Economically, poverty is fairly serious in the area and the population is made up of many poor people. There is no work, and the continuing devaluation of the currency is making it increasingly difficult to survive because of the staggering rise in prices ... Families are struggling to survive. They have to make do with small fields and small businesses to feed the family.

In terms of education, there are no nursery or primary schools worthy of the name for young children in the district. There are not many teachers trained to give young children a proper education. Unemployed parents struggle to support their grand-children's education, and find it extremely difficult to educate them properly, leading to delinquency and all the problems that comes with this. On the cultural front, there are no conditions for a proper education, and no entertainment or leisure activities for children.

We are a Roman Catholic parish, located in the Saint Kibuka deanery, Tshangu district, Masina commune, sharing borders with the parishes of Saint Kibuka, Saint Barthélemy, Immaculate Heart and Saint Boniface. Since its creation, the parish has been run by religious priests from the Congregation of the Sacred Hearts of Jesus and Mary, an Institute of French origin. We are dedicated to evangelisation and the integral development of the human person.

Founded in 1978, our parish's social objective is to live the love of Christ through social works, by building schools and other social infrastructures. In order to respond to the many problems of Christianity and to help eradicate the depravity of morals that still exists today, the parish has built a school whose premises are currently inadequate.

In answer to your question, the Mama wa Boboto parish is like a large family of God's children, made up of baptised and non-baptised members. We all recognise that we are members of one and the same family, called together by Christ Jesus.

How do all the pastoral workers in the parish live out their ecclesial co-responsibility?

The pastoral workers are very committed to the archdiocese of Kinshasa in general and to the parish of Mama wa Boboto in particular. Many are in charge of the various commissions and movements that make up the parish. They live out their co-responsibility by collaborating with the parish priest and his vicars, by taking an active part in the various meetings of the parish pastoral council, by assuming their tasks within the parish with dedication and love, and by following the directives and guidelines given by the parish priest after debates and harmonisation of views within the priestly and pastoral team.

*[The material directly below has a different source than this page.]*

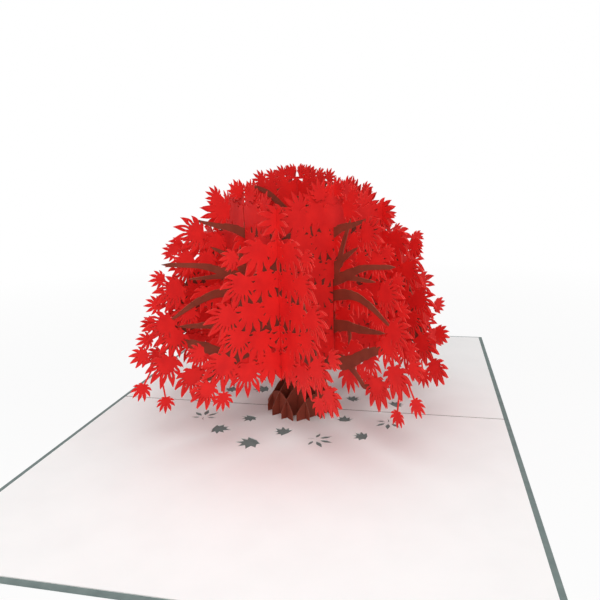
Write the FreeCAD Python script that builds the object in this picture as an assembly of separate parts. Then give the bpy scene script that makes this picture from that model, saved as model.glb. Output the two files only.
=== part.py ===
# Pop-up card, open flat, with a red maple of slotted paper sheets standing on its fold.
# Millimetres. X runs along the fold, Y away from the viewer, Z up from the cover's underside.
# The tree is two sets of upright sheets that cross at right angles, each at 45 degrees to the fold.
# Set a runs along (1, 1) and set b along (1, -1). On a sheet, t is the distance along it from the
# tree's axis, and z is the height above the liner.
import FreeCAD, Part
import math
import os

# Card
FOLD_LENGTH = 178.0
CARD_WIDTH = 254.0
COVER_THICKNESS = 0.4
LINER_THICKNESS = 0.3
LINER_INSET = 2.0
SCORE_WIDTH = 0.6
SCORE_DEPTH = 0.15

# Tree
PAPER = 0.3
SLOT_CLEARANCE = 0.15
SLOT_MOUTH = 1.0
MAIN_REACH = 76.0
MAIN_HEIGHT = 107.0
SIDE_REACH = 68.0
SIDE_HEIGHT = 101.0
CROWN_PITCH = 0.33 * MAIN_REACH
CROWN_SLOT_LEVEL = 0.584 * MAIN_HEIGHT
CROWN_FOOT = 0.187 * MAIN_HEIGHT

# Trunk: height above the liner and half its width there
TRUNK_FOOT = (8.0, 5.0)
TRUNK_MIDDLE = (0.54 * MAIN_HEIGHT, 3.4)
TRUNK_TOP = (0.88 * MAIN_HEIGHT, 1.6)

# Roots: slats whose tops follow one low dome
ROOT_RADIUS = 15.6
ROOT_PITCH = 0.372 * ROOT_RADIUS
DOME_HEIGHT = 18.0
DOME_RADIUS = 1.09 * ROOT_RADIUS
DOME_POWER = 2.2
DOME_STEPS = 4

# Tabs at the trunk sheets' ends, held in slits in the liner
TAB_WIDTH = 2.6
TAB_END_MARGIN = 0.6
TAB_RISE = 1.0
SLIT_CLEARANCE = 0.1

# Leaf: lobes as (angle from the middle lobe, share of the leaf's length), and its notches
LOBES = [(0, 1.0), (42, 0.87), (88, 0.56)]
NOTCH_SHARE = 0.5
STEM_SHARE = 0.2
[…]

To achieve this, each member of a commission meets once a month to draw up an annual pastoral plan to be presented to the parish priest and the pastoral team for discussion and approval. This plan presents the lines of action to be carried out during the year. Each month a report is given and each quarter an evaluation is required to take stock. The evaluation report is given to the parish secretariat.

Do you work as a team with other SSCC brothers and sisters and with other organisations? How can you continue to grow in this way?

Teamwork is our daily battleground, despite the difficulty of achieving it 100%. Certainly, in parish ministry, we count on the other SSCC brothers and sisters. At Mama wa Boboto, apart from the parish priest and the two vicars, we have three (3) brothers who come to help. They take care of the Eucharist on Sundays, and by giving some formation to the faithful of Mama wa Boboto. Our sisters are also active at weekends, providing catechesis, training for Catholic mothers, the Legion of Mary and youth groups, as well as looking after the altar. However, they are sometimes absent due to their other responsibilities in their own works. Above all, working alone is not welcome in a parish environment. Our daily effort is to involve everyone, brothers and sisters, in the life of the parish.

What traits of the charism can be more easily detected in your parish community?

The charismatic traits that are detected in the Mama wa Boboto parish community are, first of all, the experience of the Eucharist. During our Masses, there is a very good participation of the faithful. We experience the incarnate love of Jesus every day. The Eucharistic life leads us to live generously, to share our lives, to care for others. We also observe a life of prayer and adoration. Every Thursday and Saturday, adoration is organised in the parish, where the faithful learn to contemplate Christ and allow themselves to be challenged and touched by him. There is also a family spirit in which we recognise ourselves as members of the same family, where we grow in our sense of Christian identity so that our families and the parish become places where we evangelise ourselves through the Word of God lived out, and so that the Basic Living Ecclesial Communities (CEVB) promote the spread of human warmth and witness to charity, vitality and co-responsibility.

Tell us about a formation activity that is currently taking place in the parish.

At the moment, we've given ourselves a few priorities, firstly by organising basic Bible courses, the social doctrine of the Church, catechesis and liturgy, and we're following these up regularly. At the moment, we're focusing on the Bible course and formation in the social doctrine of the Church. We feel that there are serious gaps in these two subjects. Our concern is also to consolidate and strengthen collaboration with the laity in a spirit of subsidiarity, synodality, communion and co-responsibility.

Do you think that the Synod on synodality is helping everyone to become more aware of their involvement in Christian and parish life in a more active way?

Without a shadow of a doubt, I think so. The whole Church is now open to synodality. We have all become aware that the Christian life is not a solitary life, but one of solidarity; it is not a life lived alone, but a walk together, a joy lived together, a suffering endured together. And the church or parish can only hold together if we walk at a leisurely pace, taking greater account of the weak. From the time the synod on synodality was launched to the time it took place in Rome, our parish has been vibrating with this joy and making efforts to achieve Christian coherence that promotes living together and working as a team. Above all, I believe that the resolutions taken at the end of this synod and Pope Francis' letter on synodality will help us even more.